If Jim states that the 900mhz system will have a range somewhere about what the 2.4ghz system has then why not wait and see rather than posting theory or conjecture about the system or stating it will not do that. When it is out or he releases more details we will see.

Lets look at how the system actually should work (edited)
Last edited by skubacb; Jan 19, 2008 at 10:35 AM.
Jan 19, 2008, 01:38 AM
Registered User
Quote:
Originally Posted by Julez
Why does 72MHz not work inside CF fuselages, then?
Cause CF is a conductive material and as I stated before it's more or less solid to RF waves. Some just don't listen then take a bat to a dead horse.
Jan 19, 2008, 01:40 AM
Registered User
Quote:
Originally Posted by tadawson
Interestingly enough, when I was with Motorola years ago doing RF transmission system design for Cellular, and when Cellular telephones were just being released into the world (and on 900MHz), the reason for the choice of 900 at the time (well, one of the reasons . . . ) was that 900 had better building penetration than other frequencies - higher or lower. The lower stuff would not reflect into the structures, and the higher stuff would get eaten . . . 900 would just reflect into hallways, etc. and cover inside a structure quite well.

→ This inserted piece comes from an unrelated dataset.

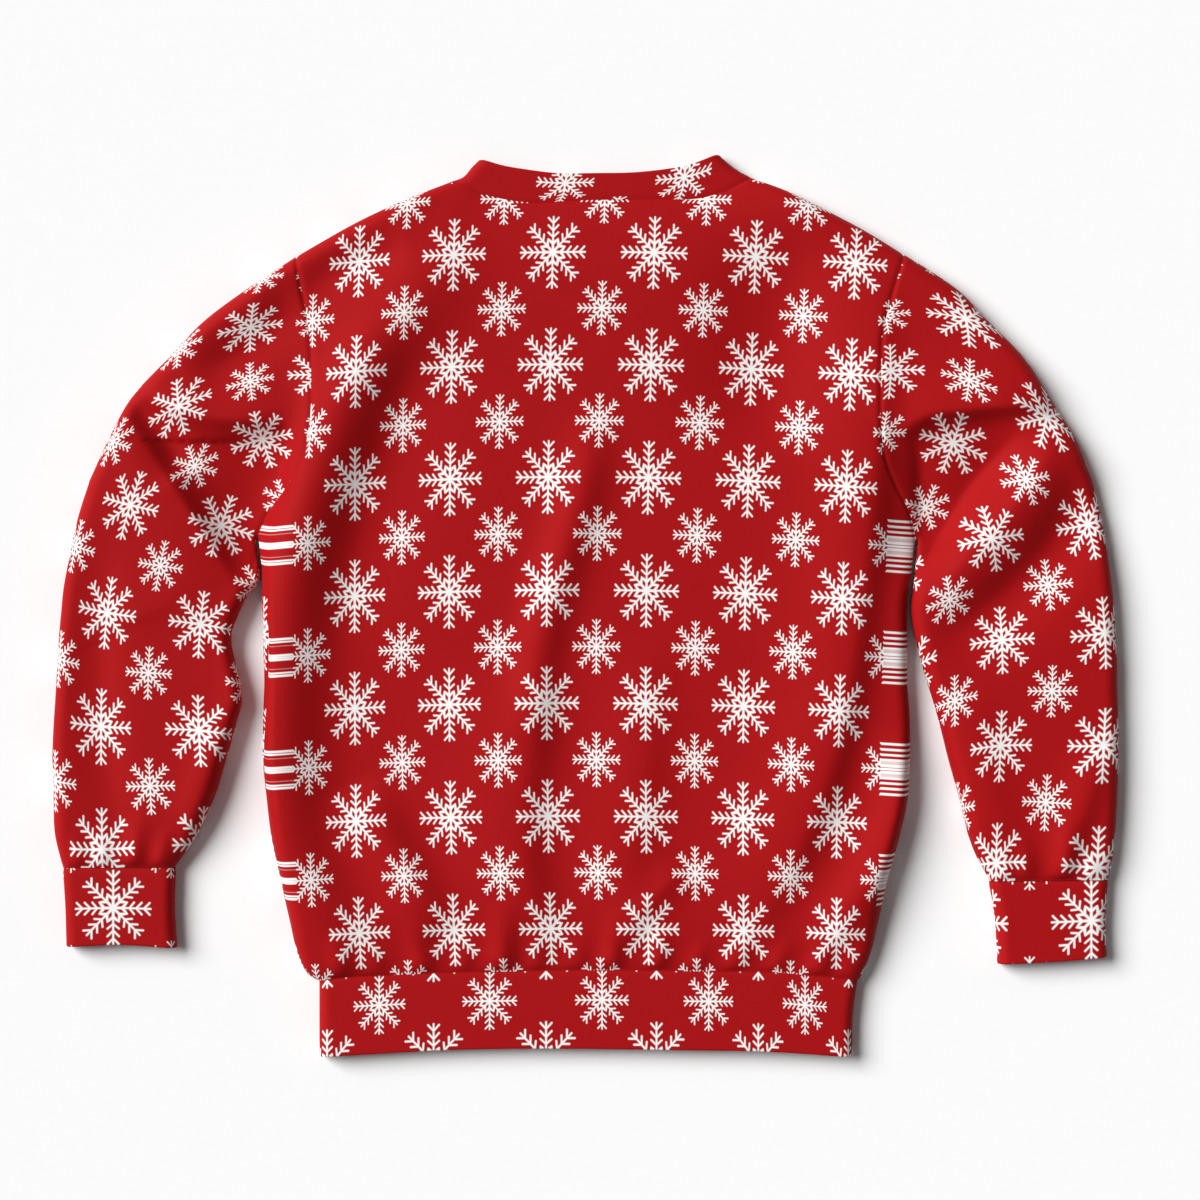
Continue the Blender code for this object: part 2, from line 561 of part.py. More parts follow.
def close_rings(normals):
    """Gives the two ends of each ring, which meet on a fold, the same level normal."""
    normals[:, 0] += normals[:, -1]
    normals[:, 0, 2] = 0
    normals[:, -1] = normals[:, 0]


def build_band(name, edges, over_count, under_count):
    """The hem band or a cuff, between its top, bottom, left and right edges."""
    top, bottom, left, right = edges
    down = np.linspace(0, 1, BAND_ROWS + 1)
    widths = np.linalg.norm(right(down) - left(down), axis=1)
    across = np.array([tube_row(width, BAND_RISE, over_count, under_count) for width in widths])
    down = np.broadcast_to(down[:, None], across.shape)
    plan = patch(top, bottom, left, right, across, down)
    fold, on_top = layers_of(over_count, across.shape[1])
    on_fold = np.isin(np.arange(across.shape[1]), (0, fold, across.shape[1] - 1))
    surface = lifted(plan, on_top, np.broadcast_to(on_fold, across.shape), BAND_RISE)
    normals = normals_of(surface)
    normals[:, fold, 2] = 0
    close_rings(normals)
    round_seam(normals[0], plan[0], fold)
    round_seam(normals[-1], plan[-1], fold)
    piece = wall(name, surface, unit(normals), RIB_WALL, 1, closed_from=0)
    finish(piece, RIB_ROUGHNESS)


def build_cuff(name, sections, end):
    left, right = section_edges(sections)
    if left[0, 0] > right[0, 0]:
        left, right = right, left
    edges = [np.array([left[0], right[0]]), smooth(end), left, right]
    build_band(name, [by_length(edge) for edge in edges], CUFF_COLUMNS, CUFF_UNDER_COLUMNS)


def build_hem_band():
    seam = HEM_SEAM_LINE - [0, SEAM_GAP]
    left, right = smooth(HEM_SIDE_LEFT), smooth(HEM_SIDE_RIGHT)
    seam = seam[(seam[:, 0] > left[0, 0]) & (seam[:, 0] < right[0, 0])]
    seam = joined(np.vstack([left[:1], seam]), right[:1])
    edges = [seam, smooth(HEM_END), left, right]
    build_band("hem_band", [by_length(edge) for edge in edges], HEM_COLUMNS, HEM_UNDER_COLUMNS)


# ---- Neckband -----------------------------------------------------------------------------------
def across_seam(line):
    """Unit directions from a neck seam towards the neckband."""
    slopes = tangents(line, 0)
    return np.stack([-slopes[:, 1], slopes[:, 0]], axis=-1)


def build_neckband():
    """A ring of rows from the free edge to the seam, over the back and then back over the front,
    with the same columns as the panels' at the seam."""
    down = np.linspace(0, 1, NECK_ROWS + 1)[:, None]
    ears = [by_length(smooth(ear)[::-1]) for ear in (EAR_LEFT, EAR_RIGHT)]
    halves, shifts = [], []
    for seam, edge, columns, upright in (
        (NECK_SEAM_BACK, NECK_EDGE_BACK, BACK_COLUMNS, 1),
        (NECK_SEAM_FRONT, NECK_EDGE_FRONT, FRONT_COLUMNS, -1),
    ):
        across = neck_columns(seam, columns, upright)[1]
        across, rows = np.broadcast_arrays(across, down)
        halves.append(patch(by_length(smooth(edge)), by_length(smooth(seam)), *ears, across, rows))
        shifts.append(across_seam(halves[-1][-1]))
    back, front = shifts
    for end in (0, -1):
        mitre = (back[end] + front[end]) / (1 + back[end] @ front[end])
        back[end] = front[end] = mitre
    for half, shift in zip(halves, shifts):
        half += NECK_GAP * shift * down[..., None]
    plan = np.concatenate([halves[0], halves[1][:, -2::-1]], axis=1)
    fold = halves[0].shape[1] - 1
    columns = np.arange(plan.shape[1])
    on_fold = np.broadcast_to(np.isin(columns, (0, fold, columns[-1])), plan.shape[:2])
    surface = lifted(plan, columns <= fold, on_fold, NECK_RISE)
    normals = normals_of(surface)
    normals[:, fold, 2] = 0
    close_rings(normals)
    round_seam(normals[0], plan[0], fold)
    round_seam(normals[-1], plan[-1], fold)
    finish(wall("neckband", surface, unit(normals), RIB_WALL, 1, closed_from=0), RIB_ROUGHNESS)


clear_scene()
build_panel("back", NECK_SEAM_BACK, BACK_COLUMNS, upright=1)
build_panel("front", NECK_SEAM_FRONT, FRONT_COLUMNS, upright=-1)
build_sleeve("sleeve_left", ARMHOLE_LEFT, OVERARM_LEFT, SLEEVE_LEFT, turn=-1)
build_sleeve("sleeve_right", ARMHOLE_RIGHT, OVERARM_RIGHT, SLEEVE_RIGHT, turn=1)
build_cuff("cuff_left", CUFF_LEFT, CUFF_END_LEFT)
build_cuff("cuff_right", CUFF_RIGHT, CUFF_END_RIGHT)
build_hem_band()
build_neckband()
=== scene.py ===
import bpy
import numpy as np
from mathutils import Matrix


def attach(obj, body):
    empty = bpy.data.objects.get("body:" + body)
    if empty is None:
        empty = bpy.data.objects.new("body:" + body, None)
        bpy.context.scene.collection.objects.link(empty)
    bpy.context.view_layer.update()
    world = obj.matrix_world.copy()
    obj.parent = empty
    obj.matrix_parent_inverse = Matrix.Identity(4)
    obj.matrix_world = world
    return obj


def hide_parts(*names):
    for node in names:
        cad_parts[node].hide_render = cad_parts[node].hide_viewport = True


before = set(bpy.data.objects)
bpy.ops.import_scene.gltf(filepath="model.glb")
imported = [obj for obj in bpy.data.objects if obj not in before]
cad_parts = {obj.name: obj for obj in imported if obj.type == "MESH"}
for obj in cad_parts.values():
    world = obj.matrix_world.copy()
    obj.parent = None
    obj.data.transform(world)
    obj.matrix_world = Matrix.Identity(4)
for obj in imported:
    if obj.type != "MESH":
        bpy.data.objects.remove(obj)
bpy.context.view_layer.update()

# A crew-neck sweatshirt laid flat on its front, so that its back shows: eight cut pieces of thin
# cloth. X runs across the picture, Y from the hem to the neck and Z off the table. Every size is
# in millimetres and becomes metres only where a mesh is made.

# ---- Back panel --------------------------------------------------------------------------------
# The wearer's back, cut in one piece from smooth sweatshirt fleece that is printed on its face and
# brushed inside. It is joined to the sleeves, the front, the neckband and the hem band by sewn
# seams, which draw the cloth down into narrow grooves, and it lies in soft folds.
TO_METRES = 0.001
FLEECE_WALL = 2.0
SEAM_GAP = 0.12  # between two pieces at a seam
GROOVES = {"neck": 0.45, "side": 1.1, "band": 0.35}  # how deep each kind of seam draws the cloth
GROOVE_REACH = 2.3  # and how far from it
BODY_RISE, BAND_RISE, NECK_RISE = 21.5, 17.0, 14.0  # heights off the table away from the edges
LOWEST = 5.8  # that a hollow may reach, so that the two layers stay apart
EDGE_SHARE = 0.38  # height of a folded edge over the rise
TOP_ROLL = 0.60  # how far in from an edge the top still rounds, over the rise
UNDER_ROLL = 1.15  # how far in the underside still curls up, over the edge's height
PUFF_REACH, NECK_REACH = 56.0, 70.0  # from a seam to where the cloth stands at its full height
CREASE_REACH, GATHER_REACH = 14.0, 6.0  # from a band's seam to a crease's or gather's full height
ROLL_LINES = 11  # of the grid round a folded edge
ROLL_TURNS = np.linspace(0, 1, ROLL_LINES)
BACK_COLUMNS = 156
ARMHOLE_ROWS, SIDE_ROWS = 70, 104
ARMPIT_INSETS = (0, 1.5, 3.5, 6, 9, 12, 15, 18)  # the closer rows at the armpit
SEAM_INSETS = (0, 0.6, 1.3, 2.2, 3.4, 5, 7.5, 10.5, 14)  # and the closer rows at a band's seam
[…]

Not sure if this has any bearing on this topic at all, but perhaps 900 could get *into* a CF structure via and opening, and propagate within it better than the others . . . it would be consistent with what we saw, albeit in much larger scale environments . . .

FWIW . . . .

- Tim
We should be bidding, as RC flyers, for some of that UHF bandwidth being freed up with digital TV. I hear cell companies are very very interested since that gets into building even better.